SHORT TASK |
Print verbatim the opening line of the material and every subsequent line through the one containing "np.cumsum(steps, axis=axis)], axis=axis)".

DATA SEGMENT |
□ □ □ □ □
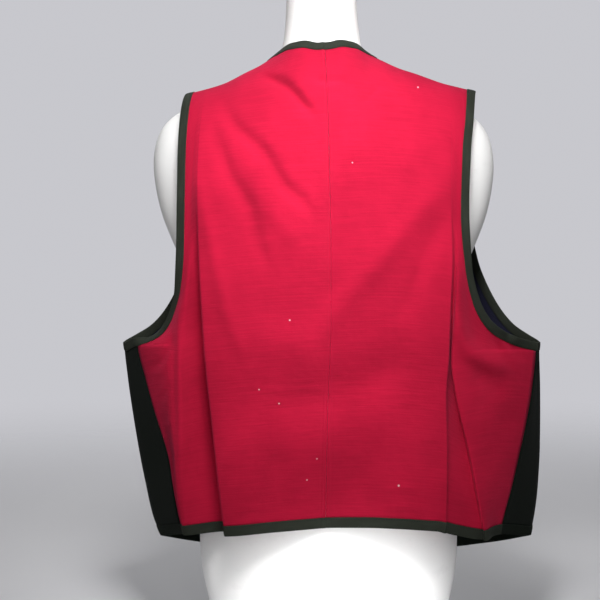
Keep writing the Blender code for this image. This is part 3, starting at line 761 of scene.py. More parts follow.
def grid_normals(points, side):
    """Outward direction of the cloth at each point of a grid."""
    across = np.gradient(points, axis=1)
    upward = np.gradient(points, axis=0)
    normals = np.cross(upward, across) * side
    return normals / np.maximum(np.linalg.norm(normals, axis=-1, keepdims=True), 1e-9)


def run_lengths(points, axis):
    """Length of cloth from the first point of each row or column up to every point."""
    steps = np.linalg.norm(np.diff(points, axis=axis), axis=-1)
    start = np.zeros_like(np.take(steps, [0], axis=axis))
    return np.concatenate([start, np.cumsum(steps, axis=axis)], axis=axis)


def facing(normals):
    """Way in which folds stand proud of each row: its mean outward direction, with no sideways part."""
    rows = normals[:, : normals.shape[1] // 2].mean(axis=1)
    rows[:, 0] = 0.0
    return smoothed(rows, 8, closed=False)[:, None]


def seam_roll(distance):
    """How far the cloth sinks into a seam, close to it."""
    return -SEAM_SINK * np.exp(-((distance / SEAM_REACH) ** 2))


@cache
def back_panel(side):
    """Folded points and outward directions of half of the back, with its flat coordinates."""
    points = cloth_grid(side, back_row)
    x, z = points[..., 0], points[..., 2]
    across, upward = run_lengths(points, 1), run_lengths(points, 0)
    to_side = across[:, -1:] - across
    to_top = upward[-1:] - upward
    sewn_side = np.zeros_like(x)
    sewn_side[: LOWER_ROWS + 1] = 1.0
    sewn_top = ease((np.abs(x - NECK_X) - NECK_RADIUS) / NECK_FADE)
    allowance = ease((ALLOWANCE_TOP_Z - z) / ALLOWANCE_FADE)
    calm = 1.0 - sewn_side * (1.0 - ease(to_side / CALM_REACH))
    calm *= 1.0 - sewn_top * (1.0 - ease(to_top / CALM_REACH))
    lift = (fold_lift(BACK_FOLDS, x, z) + unevenness(x, z)) * calm
    lift += seam_roll(across) * (CENTRE_ROLL + CENTRE_ROLL_LOW * allowance)
    lift += seam_roll(to_side) * sewn_side + seam_roll(to_top) * sewn_top
    edge = (across - ALLOWANCE_WIDTH) / ALLOWANCE_EDGE_REACH
    lift -= ALLOWANCE_EDGE_SINK * allowance * np.exp(-(edge**2))
    lift += ALLOWANCE_RISE * allowance * (1.0 - ease((across - ALLOWANCE_FLAT) / ALLOWANCE_SLOPE))
    folded = points + facing(grid_normals(points, side)) * lift[..., None]
    return folded, grid_normals(folded, side), across, upward


@cache
def front_panel(side):
    """The same for one front; the part behind the fold at the side stops at the armhole."""
    points = cloth_grid(side, front_row)
    fold = len(WING_SPAN) + 1
    normals = grid_normals(points, side)
    normals[: LOWER_ROWS + 1] = grid_normals(points[: LOWER_ROWS + 1], side)
    normals[LOWER_ROWS + 1 :, fold:] = grid_normals(points[LOWER_ROWS:, fold:], side)[1:]
    x, z = points[..., 0], points[..., 2]
    across, upward = run_lengths(points, 1), run_lengths(points, 0)
    to_top = upward[-1:] - upward
    behind = ease((across - across[:, fold : fold + 1]) / WING_REACH)
    behind[LOWER_ROWS + 1 :] = 1.0
    calm = behind * ease(to_top / CALM_REACH) * ease((across[:, -1:] - across) / EDGE_CALM_REACH)
    lift = (fold_lift(FRONT_FOLDS, side * x, z) + unevenness(x, z)) * calm
    sewn_side = np.zeros_like(x)
    sewn_side[: LOWER_ROWS + 1] = 1.0
    lift += seam_roll(across) * sewn_side + seam_roll(to_top)
    folded = points + facing(normals[:, fold:]) * lift[..., None]
    return folded, normals, across, upward


# ---- meshes ----
def grid_mesh(points, flat_across, flat_up):
    """Bmesh sheet through a grid of points, laid out flat in metres in the UV map named cut."""
    rows, columns = points.shape[:2]
    mesh = bmesh.new()
    bmesh.ops.create_grid(mesh, x_segments=columns - 1, y_segments=rows - 1, size=0.5)
    cut = mesh.loops.layers.uv.new("cut")
    table = [[None] * columns for _ in range(rows)]
    places = {}
    for vertex in mesh.verts:
        column = round((vertex.co.x + 0.5) * (columns - 1))
        row = round((vertex.co.y + 0.5) * (rows - 1))
        table[row][column] = vertex
        places[vertex] = (row, column)
    for face in mesh.faces:
        for loop in face.loops:
            row, column = places[loop.vert]
            loop[cut].uv = (flat_across[row, column], flat_up[row, column])
    for vertex, (row, column) in places.items():
        vertex.co = points[row, column]
    return mesh, table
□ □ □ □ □
RESULT OF THIS EXERCISE |
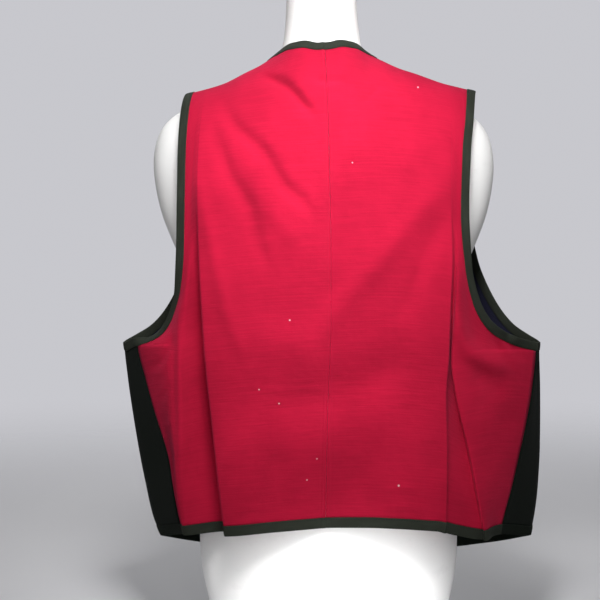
Keep writing the Blender code for this image. This is part 3, starting at line 761 of scene.py. More parts follow.
def grid_normals(points, side):
    """Outward direction of the cloth at each point of a grid."""
    across = np.gradient(points, axis=1)
    upward = np.gradient(points, axis=0)
    normals = np.cross(upward, across) * side
    return normals / np.maximum(np.linalg.norm(normals, axis=-1, keepdims=True), 1e-9)


def run_lengths(points, axis):
    """Length of cloth from the first point of each row or column up to every point."""
    steps = np.linalg.norm(np.diff(points, axis=axis), axis=-1)
    start = np.zeros_like(np.take(steps, [0], axis=axis))
    return np.concatenate([start, np.cumsum(steps, axis=axis)], axis=axis)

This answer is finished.